Slovenia beat Ukraine 3-2 in the playoff for Euro 2000, and the only European Championship that Ukraine have taken part in is the one they hosted in 2012.
Slovenia, meanwhile, are aiming for their fourth major tournament in the past 16 years -- a remarkable record for a country of less than 2 million people.
To try to do that, Slovenia have brought back Srecko Katanec, the manager responsible for taking them to Euro 2000 and the 2002 World Cup, but their qualification campaign shows what a tall order that is. Slovenia were tied for the fewest points of all third-place sides, and never really threatened England or Switzerland in their group.

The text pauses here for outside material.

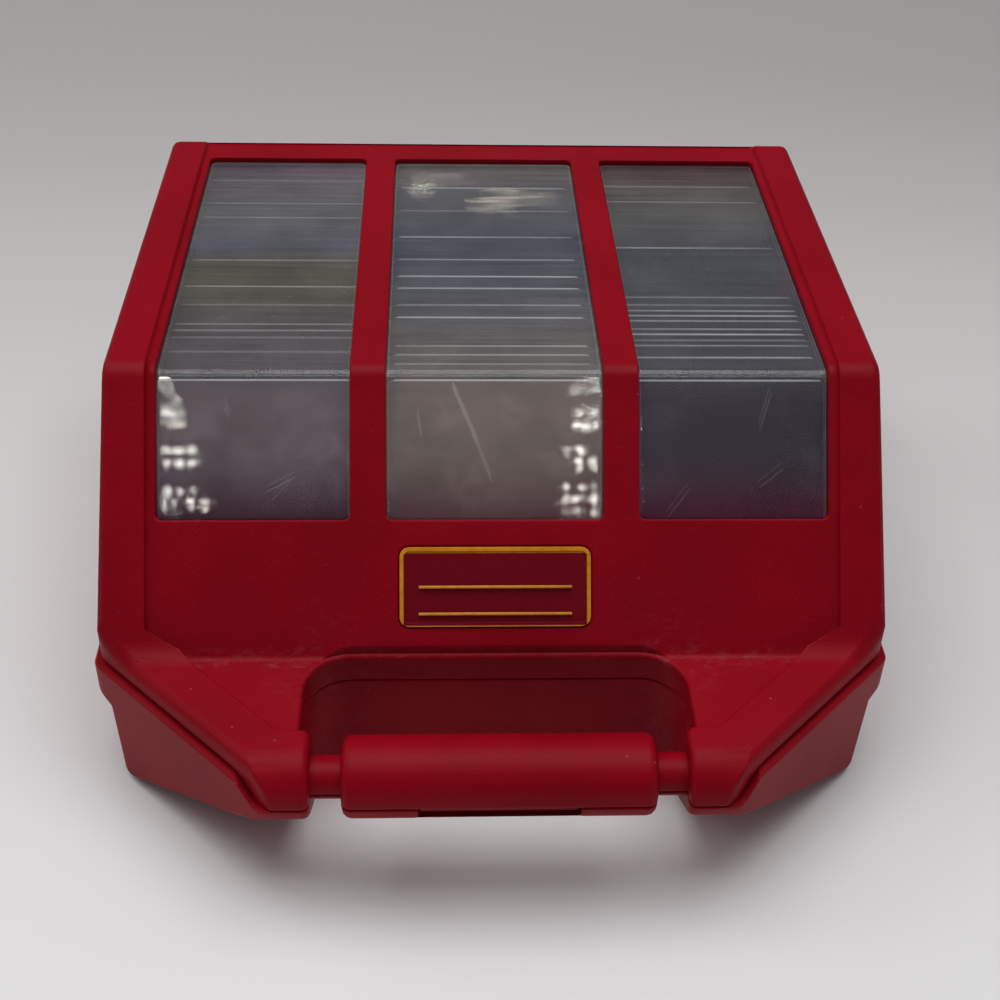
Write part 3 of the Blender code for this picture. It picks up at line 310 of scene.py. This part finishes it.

That is probably just as well for Ukraine, because they failed to score a single goal against either of the top two teams in their group: Spain and Slovakia. That stat doesn't quite tell the full story, though, as Ukraine battered the Spanish in their final home game, and it remains remarkable that they didn't score in that 1-0 defeat after putting 28 shots on goal.
With Andriy Yarmolenko and Yevhen Konoplyanka, they should have too much quality for Slovenia.
Norway vs. Hungary
Both Norway and Hungary would have been hoping to draw one another, but that in itself suggests that both could face a tougher test than they might expect.
After 30 years without qualifying for any tournament, the 1954 World Cup finalists were denied an automatic place in Euro 2016 due to Turkey beating Kazakhstan. In truth, it's hard to argue they deserved it, given how their campaign began to fall away. There is no greater indictment than the match away to Greece: Hungary had been leading 3-2 on 78 minutes, only to lose 4-3.
They're badly going to need the spirit that manager Bernd Stock has talked about, but it says much that top scorer Kristian Nemeth plays for Sporting Kansas City rather than even a midtier European side. By contrast, Norway are an upcoming side built on a solid foundation of youth.
They struggle for goals -- indeed, Norwich midfielder Alexander Tettey is their top scorer -- but they do play more progressive football, as manager Per-Mathias Hogmo has looked to move on from a history of long-ball football under predecessor Egil Olsen. They should have a bit too much for Hungary.